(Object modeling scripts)
**********

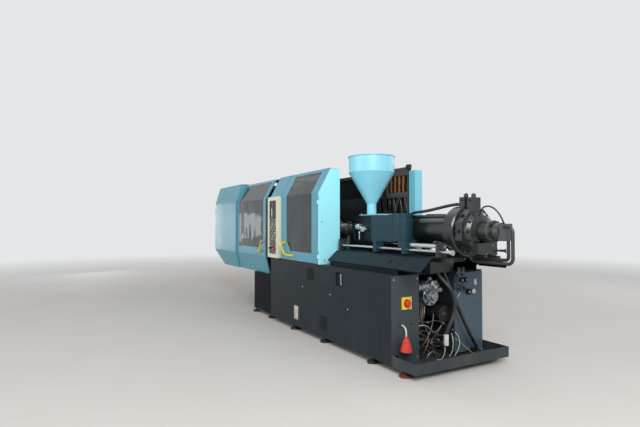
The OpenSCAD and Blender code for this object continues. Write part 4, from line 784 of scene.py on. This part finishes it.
baySettings = {
    "pumpAxis": (-0.040, 0.665), "flange": 2.160, "flangeRing": 0.0935, "flangeWire": 0.005,
    # centre, axis, ring radius, count, size, height and the turn of the first screw
    "screwRings": [((2.160, -0.040, 0.665), (1, 0, 0), 0.080, 8, 0.015, 0.013, 0.2),
                   ((2.118, -0.198, 0.761), (0, -1, 0), 0.043, 4, 0.011, 0.010, 0.6),
                   ((2.212, -0.060, 0.769), (1, 0, 0), 0.033, 4, 0.009, 0.008, 0.3),
                   ((2.225, 0.090, 0.480), (1, 0, 0), 0.070, 6, 0.011, 0.009)],
    # start, end, radius, end radius and sides: the cover, the bent outlet, then two side ports, with nuts
    "castings": [((2.205, -0.040, 0.665), (2.232, -0.040, 0.665), 0.046, 0.038, 28),
                 ((2.232, -0.040, 0.665), (2.244, -0.040, 0.665), 0.019, 0.019, 6),
                 ((2.212, -0.060, 0.769), (2.250, -0.060, 0.769), 0.0270, 0.0270, 24),
                 ((2.250, -0.060, 0.769), (2.246, -0.110, 0.815), 0.0230, 0.0250, 24),
                 ((2.246, -0.110, 0.815), (2.244, -0.122, 0.826), 0.0330, 0.0330, 6),
                 ((2.160, 0.010, 0.720), (2.236, 0.034, 0.734), 0.0280, 0.0240, 24),
                 ((2.236, 0.034, 0.734), (2.246, 0.037, 0.736), 0.0165, 0.0165, 6),
                 ((2.180, -0.110, 0.700), (2.232, -0.140, 0.655), 0.0240, 0.0200, 24),
                 ((2.232, -0.140, 0.655), (2.240, -0.145, 0.648), 0.0270, 0.0270, 6)],
    "elbow": (2.250, -0.060, 0.769), "elbowRadius": 0.0285,
    "bossStation": 2.175, "bossOut": 0.060, "bossAngles": (-60, -20, 20, 60, 100),
    "bossSteps": [(0.026, 0.0085, 0.0085, 12)],
    "filter": (2.225, 0.090, 0.480), "filterSteps": [(0.011, 0.030, 0.022, 24)],
    "sleeve": (2.398, -0.062, 0.222), "sleeveSteps": [(0.108, 0.0240, 0.0240, 28)],
    "crimps": 4, "firstCrimp": 0.012, "crimpPitch": 0.028, "crimpRing": 0.0240, "crimpWire": 0.0022,
    # a tube's look is its finish and its slot
    "tubes": {
        "controlPipes": {"look": ("pipeBrown", "pipe_brown"), "radius": 0.0058, "roundness": 3, "routes": [
            [(2.215, -0.240, 0.455), (2.225, -0.150, 0.420), (2.235, -0.060, 0.432), (2.240, 0.050, 0.395),
             (2.236, 0.120, 0.330), (2.228, 0.170, 0.250)],
            [(2.205, -0.262, 0.330), (2.228, -0.200, 0.300), (2.245, -0.120, 0.215), (2.250, -0.040, 0.175),
             (2.242, 0.060, 0.190), (2.222, 0.160, 0.160)],
            [(2.190, -0.250, 0.150), (2.236, -0.215, 0.205), (2.252, -0.150, 0.310), (2.246, -0.100, 0.400),
             (2.222, -0.060, 0.500)],
            [(2.230, -0.225, 0.075), (2.258, -0.205, 0.160), (2.256, -0.160, 0.260), (2.240, -0.175, 0.360),
             (2.212, -0.215, 0.430)],
            [(2.236, -0.060, 0.073), (2.262, -0.085, 0.150), (2.252, -0.120, 0.230), (2.246, -0.040, 0.300),
             (2.228, 0.040, 0.350)],
            [(2.240, 0.070, 0.073), (2.256, 0.040, 0.150), (2.250, -0.030, 0.240), (2.240, -0.140, 0.250),
             (2.214, -0.250, 0.255)],
        ]},
        "brightPipes": {"look": ("dull", "dull_steel"), "radius": 0.0065, "roundness": 3, "routes": [
            [(2.262, -0.190, 0.080), (2.272, -0.170, 0.120), (2.268, -0.120, 0.135), (2.262, -0.080, 0.110),
             (2.258, -0.055, 0.076)],
            [(2.222, -0.255, 0.395), (2.252, -0.205, 0.402), (2.262, -0.150, 0.365), (2.258, -0.100, 0.330),
             (2.236, -0.030, 0.322), (2.222, 0.050, 0.372)],
        ]},
        "bayWires": {"look": ("cordSheath", "cord_grey"), "radius": 0.0034, "roundness": 2, "routes": [
            [(2.390, -0.070, 0.214), (2.400, -0.090, 0.140), (2.380, -0.110, 0.090), (2.330, -0.130, 0.0735)],
            [(2.300, 0.110, 0.300), (2.340, 0.090, 0.210), (2.350, 0.060, 0.120), (2.330, 0.035, 0.0735)],
            [(2.262, 0.160, 0.330), (2.330, 0.185, 0.240), (2.352, 0.150, 0.150), (2.345, 0.100, 0.0735)],
        ]},
        "earthWire": {"look": ("wireYellow", "yellow_plastic"), "radius": 0.0030, "roundness": 2, "routes": [
            [(2.262, 0.150, 0.250), (2.315, 0.190, 0.215), (2.350, 0.255, 0.150), (2.372, 0.330, 0.090),
             (2.380, 0.375, 0.0725)],
        ]},
    },
    "unions": [(2.232, -0.150, 0.424), (2.240, 0.048, 0.396), (2.250, -0.130, 0.222), (2.244, 0.050, 0.190),
               (2.250, -0.150, 0.312), (2.255, -0.165, 0.255), (2.250, -0.115, 0.225), (2.252, -0.030, 0.240)],
    "unionLean": (0.2, 1.0, -0.3), "unionHalf": 0.011, "unionRadius": 0.0115,
    "glandFoot": 0.068, "glandSteps": [(0.006, 0.011, 0.011, 6), (0.014, 0.0075, 0.0055, 14)],
}


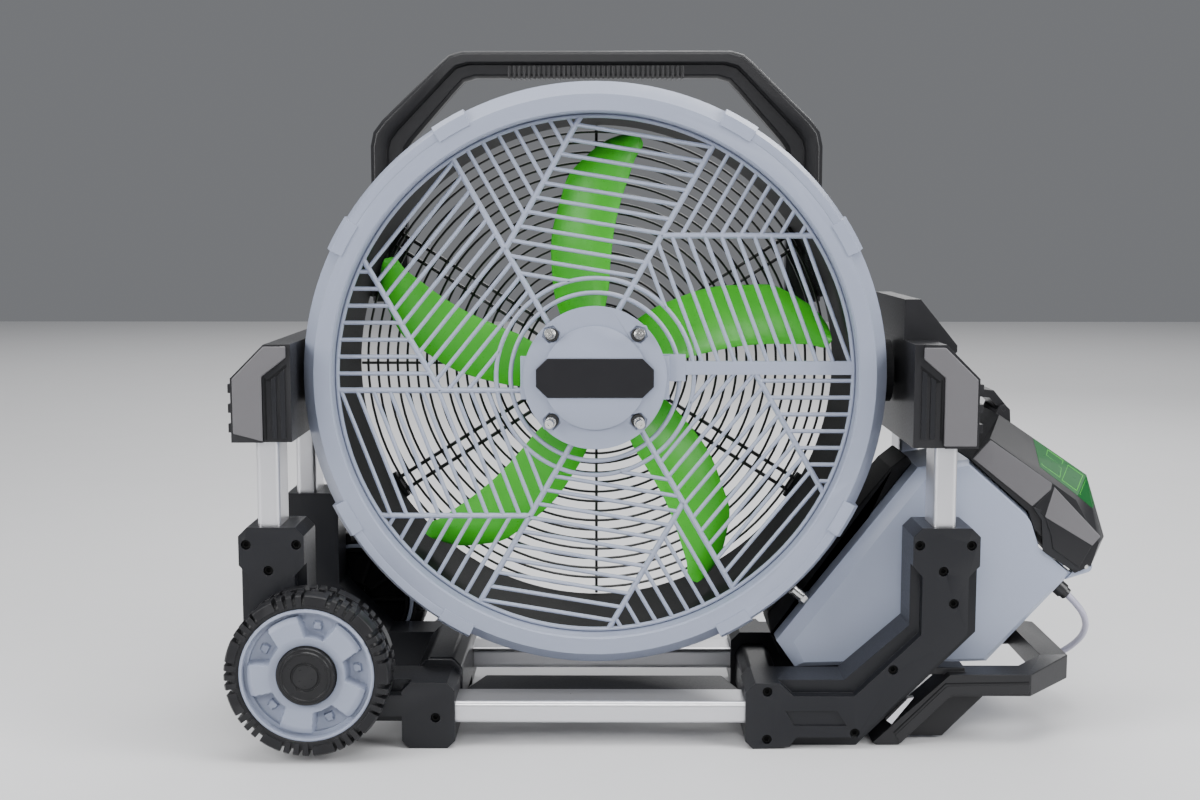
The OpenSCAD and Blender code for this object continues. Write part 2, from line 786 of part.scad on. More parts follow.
module carry_handle() {
    color("#1f1f22") in_head() {
        translate([0, 0, -114]) linear_extrude(30) difference() {
            polygon(carry_outer);
            polygon(carry_inner);
        }
        for (a = [16, 154]) rotate([0, 0, a]) rotate_extrude(angle = 10, $fn = 180)
            translate([237, -85]) square([14, 11]);
    }
}
module trunnion(side, face_x, pin_x) {
    color("#303034") difference() {
        union() {
            rod_x(0, axis_z, 60, min(side * 236, face_x), max(side * 236, face_x));
            rod_x(0, axis_z, pivot_d, min(side * 250, pin_x), max(side * 250, pin_x));
        }
        in_head() translate([0, 0, -60]) cylinder(r = 244, h = 120, $fn = 180);
    }
}
module head_screws() {
    color("dimgray") in_head() for (k = [0:7]) rotate([0, 0, 22.5 + 45 * k])
        translate([0, 253, 53]) cylinder(d = 7, h = 3);
}

// ---------- rotor ----------
// Blade stations: radius, leading angle and trailing angle, clockwise from the blade's middle
blade_stations = [
    [58, -34, 8], [80, -29.5, 9], [104, -24, 7.8], [137, -18, 7.5], [166, -12, 8.5],
    [189, -8, 9.7], [206, -2.6, 10.5], [220, 2.2, 11.8], [blade_r, 6.8, 10.4]
];
blade_mid = 12;
function blade_rise(r) = 17 - 9 * (r - 58) / 170;
blade_steps = 6;
blade_skin = 2.4;
function blade_point(s, u, up) =
    let (a = s[1] + (s[2] - s[1]) * u, z = blade_mid + blade_rise(s[0]) * (2 * u - 1)
        + 3 * sin(180 * u))
    [s[0] * sin(a), s[0] * cos(a), z + up];
module blade() {
    n = blade_steps + 1;
    rows = len(blade_stations);
    top = [for (s = blade_stations, i = [0:blade_steps]) blade_point(s, i / blade_steps, blade_skin)];
    low = [for (s = blade_stations, i = [0:blade_steps]) blade_point(s, i / blade_steps, 0)];
    base = rows * n;
    quads = [for (j = [0:rows - 2], i = [0:blade_steps - 1]) [j * n + i, (j + 1) * n + i,
        (j + 1) * n + i + 1, j * n + i + 1]];
    faces_top = [for (q = quads) each [[q[0], q[1], q[2]], [q[0], q[2], q[3]]]];
    faces_low = [for (f = faces_top) [base + f[2], base + f[1], base + f[0]]];
    edge = concat(
        [for (i = [0:blade_steps]) i],
        [for (j = [1:rows - 1]) j * n + blade_steps],
        [for (i = [blade_steps - 1:-1:0]) (rows - 1) * n + i],
        [for (j = [rows - 2:-1:1]) j * n]
    );
    m = len(edge);
    rim = [for (i = [0:m - 1]) let (a = edge[i], b = edge[(i + 1) % m])
        each [[a, b, base + b], [a, base + b, base + a]]];
    polyhedron(concat(top, low), concat(faces_top, faces_low, rim));
}
module fan_blades() {
    color("#55b73e") in_head() difference() {
        union() {
            for (k = [0:blade_count - 1]) rotate([0, 0, -360 / blade_count * k]) blade();
            translate([0, 0, -14]) cylinder(r = 61, h = 50);
        }
        translate([0, 0, -15]) difference() {
            cylinder(r = 56, h = 46);
            translate([0, 0, -1]) cylinder(r = 14, h = 50);
        }
        translate([0, 0, -20]) cylinder(d = shaft_d, h = 70);
    }
}
module rotor_shaft() {
    color("lightgray") in_head() {
        translate([0, 0, -64]) cylinder(d = shaft_d, h = 106);
        translate([0, 0, 36]) cylinder(d = 20, h = 7, $fn = 6);
    }
}

in_place() front_bottom_tube();
in_place() rear_bottom_tube();
in_place() upright(left_x);  // front_left_upright
in_place() upright(right_x);  // front_right_upright
in_place() at_back() upright(left_x);  // rear_left_upright
in_place() at_back() upright(right_x);  // rear_right_upright
in_place() front_left_casting();
in_place() front_right_casting();
in_place() at_back() front_left_casting();  // rear_left_casting
in_place() at_back() front_right_casting();  // rear_right_casting
in_place() left_cross_member();
in_place() right_cross_member();
in_place() lower_brace();
in_place() left_bracket();
in_place() right_bracket();
in_place() left_cap();  // front_left_cap
in_place() right_cap();  // front_right_cap
in_place() at_back() left_cap();  // rear_left_cap
in_place() at_back() right_cap();  // rear_right_cap
in_place() pivot_housing();
in_place() pull_handle();
in_place() wheel_axle();
in_place() frame_screws();
in_place() pump_box();
in_place() box_liner();
in_place() lid_hinge_pin();
in_place() battery_pack();
in_place() battery_terminals();
in_place() pump();
in_place() outlet_connector();
in_place() hose_fittings();
in_place() hose();
in_place() battery_lid();
in_place() lid_window();
in_place() lid_latch();
in_place() speed_dial();
in_place() power_button();
in_place() front_ring();
in_place() front_grille();
in_place() hub_cap();
in_place() hub_badge();
in_place() mist_nozzles();
in_place() nozzle_seals();
in_place() mist_tube();
in_place() drum();
in_place() rear_guard();
in_place() guard_clips();
in_place() motor_housing();
in_place() carry_handle();
in_place() trunnion(-1, -271.5, -304);  // left_trunnion
in_place() trunnion(1, 285.4, 320);  // right_trunnion
in_place() head_screws();
in_place() fan_blades();
in_place() rotor_shaft();
in_place() wheel_rim();  // front_wheel_rim
in_place() wheel_tyre();  // front_wheel_tyre
in_place() wheel_cap();  // front_wheel_cap
in_place() at_back() wheel_rim();  // rear_wheel_rim
in_place() at_back() wheel_tyre();  // rear_wheel_tyre
in_place() at_back() wheel_cap();  // rear_wheel_cap
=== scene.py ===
"""Looks of the misting floor fan: a round tilting head in a wheeled tube frame with its battery box.

X points to the fan's right, Y to the back and Z up, in metres. The CAD nodes give the shapes that
move, and the pieces made here add the round wires, threads, ribs and soft edges around them.
"""
import json
import math
import bmesh
import bpy
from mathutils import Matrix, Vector


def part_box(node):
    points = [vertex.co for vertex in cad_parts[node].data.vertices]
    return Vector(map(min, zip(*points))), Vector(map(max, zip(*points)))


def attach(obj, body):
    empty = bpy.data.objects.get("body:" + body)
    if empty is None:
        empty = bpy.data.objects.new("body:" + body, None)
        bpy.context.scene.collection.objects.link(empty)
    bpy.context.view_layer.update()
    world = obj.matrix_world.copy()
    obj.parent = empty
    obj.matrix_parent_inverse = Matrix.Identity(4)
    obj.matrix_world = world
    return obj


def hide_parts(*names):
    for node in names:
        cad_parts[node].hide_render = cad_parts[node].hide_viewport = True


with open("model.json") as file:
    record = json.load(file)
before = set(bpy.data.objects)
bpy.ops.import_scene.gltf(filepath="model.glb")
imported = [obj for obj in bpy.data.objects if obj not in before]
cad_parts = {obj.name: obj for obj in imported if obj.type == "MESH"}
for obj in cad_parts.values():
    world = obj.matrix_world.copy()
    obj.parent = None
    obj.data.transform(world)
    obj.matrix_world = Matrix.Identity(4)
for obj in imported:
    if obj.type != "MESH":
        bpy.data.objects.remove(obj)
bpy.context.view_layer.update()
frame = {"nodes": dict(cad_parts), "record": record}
nodes = frame["nodes"]


def middle(node):
    low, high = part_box(node)
    return (low + high) / 2


# Driving places, all taken from the frame
AXIS = Vector((middle("rotor_shaft").x, 0, middle("rotor_shaft").z))
MM = 0.001


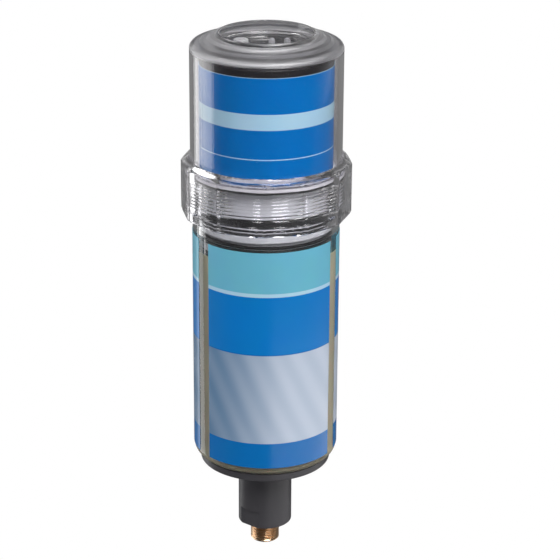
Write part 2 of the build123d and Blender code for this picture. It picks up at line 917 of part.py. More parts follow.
# Cover: clear moulding with a foot, a rounded shoulder, terraces and a rimmed window well
def cover():
    well_r = cover_well_r
    rim_r = cover_rim_r
    well_bottom = cover_well_floor - cover_window
    rim_bottom = cover_rim - cover_rim_wall
    inner_shoulder = cover_shoulder - cover_window
    terrace_start = cover_r - cover_shoulder_round
    pitch = terrace_span / terrace_count
    rise = (cover_rim - cover_shoulder) / terrace_count
    tread = terrace_tread * pitch
    riser = pitch - tread
    terraces = []
    inner_terraces = []
    for i in range(terrace_count):
        edge_r = terrace_start - i * pitch
        edge_z = cover_shoulder + i * rise
        tread_r = edge_r - tread
        tread_z = edge_z + terrace_tread_rise * rise
        inner_edge_r = tread_r - (1 - inner_riser_width) * riser
        inner_edge_z = edge_z + inner_riser_rise * rise
        terraces.append((tread_r, tread_z))
        terraces.append((edge_r - pitch, edge_z + rise))
        inner_terraces.append((tread_r, tread_z - cover_window))
        inner_terraces.append((inner_edge_r, inner_edge_z - cover_window))
    inner_terraces[-1] = (rim_r, rim_bottom)
    profile = [
        (cover_bore_r, base_top),
        (cover_foot_r, base_top),
        (cover_foot_r, foot_top),
        (cover_r, foot_top),
        (cover_r, cover_shoulder),
    ]
    profile += terraces
    profile += [
        (well_r + cover_well_draft, cover_rim),
        (well_r, cover_well_floor),
        (0, cover_well_floor),
        (0, well_bottom),
        (well_r + cover_well_wall, well_bottom),
        (well_r + cover_well_root, rim_bottom),
    ]
    profile += reversed(inner_terraces)
    profile += [(cover_bore_r, inner_shoulder)]
    rounds = [
        (cover_r, cover_shoulder, cover_shoulder_round),
        (cover_bore_r, inner_shoulder, cover_shoulder_round - cover_window / 2),
        (well_r + cover_well_draft, cover_rim, cover_rim_inner_round),
        (rim_r, cover_rim, cover_rim_round),
    ]
    return turned(profile, rounds)


# Retaining ring: twelve-sided nut with a bored shoulder that holds the cover's foot down
def retaining_ring():
    hole_r = cover_r + ring_hole_clearance
    outer_r = ring_corner_r + ring_corner_margin
    shoulder_bottom = foot_top + ring_foot_gap
    counterbore_bottom = canister_top + ring_counterbore_rise
    twelve_sides = RegularPolygon(ring_corner_r, ring_flats, rotation=ring_corner_angle)
    prism = Pos(0, 0, ring_bottom) * extrude(twelve_sides, ring_inner_top - ring_bottom)
    envelope = turned([
        (0, ring_bottom),
        (outer_r - ring_bottom_chamfer, ring_bottom),
        (outer_r, ring_bottom + ring_bottom_chamfer),
        (outer_r, ring_corner_top),
        (ring_flat_r, ring_flat_top),
        (hole_r, ring_inner_top),
        (0, ring_inner_top),
    ], [(ring_flat_r, ring_flat_top, ring_flat_round)])
    opening = turned([
        (0, ring_bottom),
        (ring_bore_r, ring_bottom),
        (ring_bore_r, counterbore_bottom),
        (ring_counterbore_r, counterbore_bottom),
        (ring_counterbore_r, shoulder_bottom),
        (hole_r, shoulder_bottom),
        (hole_r, ring_inner_top),
        (0, ring_inner_top),
    ])
    return (prism & envelope) - opening


save(outlet_nipple(), "outlet_nipple")
save(support_flange(), "support_flange")
save(oring(flange_seal_r, canister_bottom - oring_section / 2), "flange_seal")
save(canister(), "canister")
save(label_panel(front_label_start_angle, front_label_end_angle), "front_label")
save(label_panel(rear_label_start_angle, rear_label_end_angle), "rear_label")
save(grease_charge(), "grease_charge")
save(piston(), "piston")
save(piston_seal(piston_seat, True), "lower_piston_seal")
save(piston_seal(piston_top - seal_height, False), "upper_piston_seal")
save(spindle(), "spindle")
save(thrust_washer(), "thrust_washer")
save(drive_base(), "drive_base")
save(oring(base_oring_r, base_groove_z), "base_seal")
save(canister_gasket(), "canister_gasket")
save(output_gear(), "output_gear")
save(output_shaft(), "output_shaft")
save(idler_pin(), "idler_pin")
save(compound_gear(idler_spot, second_z, idler_turn, pin_d), "idler_gear")
save(compound_gear((0.0, 0.0), first_z, middle_turn, shaft_d), "middle_gear")
save(motor_pinion(), "motor_pinion")
save(motor_shaft(), "motor_shaft")
save(gear_plate_piece(), "gear_plate")
save(gear_plate_screws(), "gear_plate_screws")
save(motor(), "motor")
save(battery_holder(), "battery_holder")
for number in range(len(cell_angles)):
    save(battery_cell(number), f"battery_cell_{number + 1}")
save(lower_contact(), "lower_contact")
save(upper_contact(), "upper_contact")
save(drive_housing(), "drive_housing")
save(housing_label(), "housing_label")
save(circuit_board(), "circuit_board")
save(led(polar(run_lamp_r, run_lamp_angle)), "run_lamp")
save(led(polar(fault_lamp_r, fault_lamp_angle)), "fault_lamp")
save(dial_switch(), "dial_switch")
save(time_dial(), "time_dial")
save(cover(), "cover")
save(retaining_ring(), "retaining_ring")
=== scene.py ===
import math

import bmesh
import bpy
from mathutils import Matrix, Vector


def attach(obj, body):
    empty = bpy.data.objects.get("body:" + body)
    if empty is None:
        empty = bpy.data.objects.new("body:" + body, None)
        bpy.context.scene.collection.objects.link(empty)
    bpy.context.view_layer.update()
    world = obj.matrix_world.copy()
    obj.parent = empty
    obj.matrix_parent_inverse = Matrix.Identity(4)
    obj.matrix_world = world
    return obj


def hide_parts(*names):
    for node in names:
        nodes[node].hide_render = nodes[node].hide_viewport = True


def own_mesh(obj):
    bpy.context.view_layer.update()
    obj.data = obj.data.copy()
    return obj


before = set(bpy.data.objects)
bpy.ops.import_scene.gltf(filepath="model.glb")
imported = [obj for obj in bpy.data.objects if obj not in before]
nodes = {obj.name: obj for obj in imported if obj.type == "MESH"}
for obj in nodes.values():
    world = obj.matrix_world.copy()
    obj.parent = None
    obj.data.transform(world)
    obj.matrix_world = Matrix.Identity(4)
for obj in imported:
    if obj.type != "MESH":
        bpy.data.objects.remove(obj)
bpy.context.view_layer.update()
scene = bpy.context.scene

# The studio: a pale sweep far below the hung lubricator, two upright soft boxes on the left, a
# panel high in front, one high behind and a curved white card low on the right. The camera
# stands a metre away and looks down with a long lens.
scene.view_settings.view_transform = "Standard"
scene.cycles.max_bounces = 24
scene.cycles.transmission_bounces = 24
scene.cycles.glossy_bounces = 12
scene.cycles.transparent_max_bounces = 24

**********

• Set task: Where a line above holds the string "follow", show that line.

• Result below:
The OpenSCAD and Blender code for this object continues. Write part 2, from line 786 of part.scad on. More parts follow.
Write part 2 of the build123d and Blender code for this picture. It picks up at line 917 of part.py. More parts follow.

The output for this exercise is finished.